Unfortunately, we spend a lot of time focusing on some arbitrary (and sometimes downright silly) relative measures of success as we have been trained to think in terms of objective scorecards. If only the world was so simply complicated, instead of having all of this wonderful complexity that we humans bring to it, then we would have a giant formula we could operate by, and soon, some company would be offering us a personal robot and algorithm and there would be no need for us to individually exist at all.
The benchmarks for success are what you as an individual determine them to be. They should not be my benchmarks, nor should they be anyone else’s. They should not be adapted from a tweeted blog titled something like “9 Factors of Success”, nor should they be based on subliminal elements from advertising.
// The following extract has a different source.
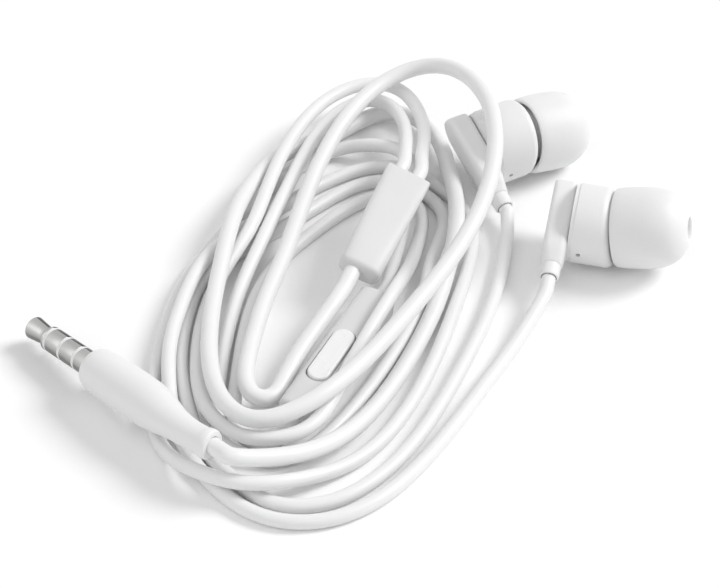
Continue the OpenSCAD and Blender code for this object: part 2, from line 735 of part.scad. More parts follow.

They should be developed by you though careful and thoughtful consideration. By the way, it is quite likely that your benchmarks for success will change dramatically through time and through your experience.
I believe that success is a journey. Sadly (or fortunately) we can never consider ourselves a success and then call it a day. If we do, then entropy will quickly kick in. We will be unable to recognize the many opportunities that are available to those who continue to strive in a complex environment.
Whatever measure(s) of success you come up with you, comparison should not be part of the process. Regardless of the measure (unless it is laughably low), you may fall short compared to someone else. However, success is not a zero-sum game; or a game at all for that matter. Success is relative, and you need to make the difficult calculations of the most useful level of relativeness to you.
As for me, every day when I set off into the world, I say a little prayer that the world will be a “little better place because I existed”. Some days I clearly fail in that goal. I may say something politically incorrect, my hair gets in someone’s face, my exam questions are too long or too difficult etc. etc. etc. However, success for me is in the trying. Failure is still success if you are trying to increase your utility (and for me, the utility of others).
Are you still actually reading this!? Get out there and be successful!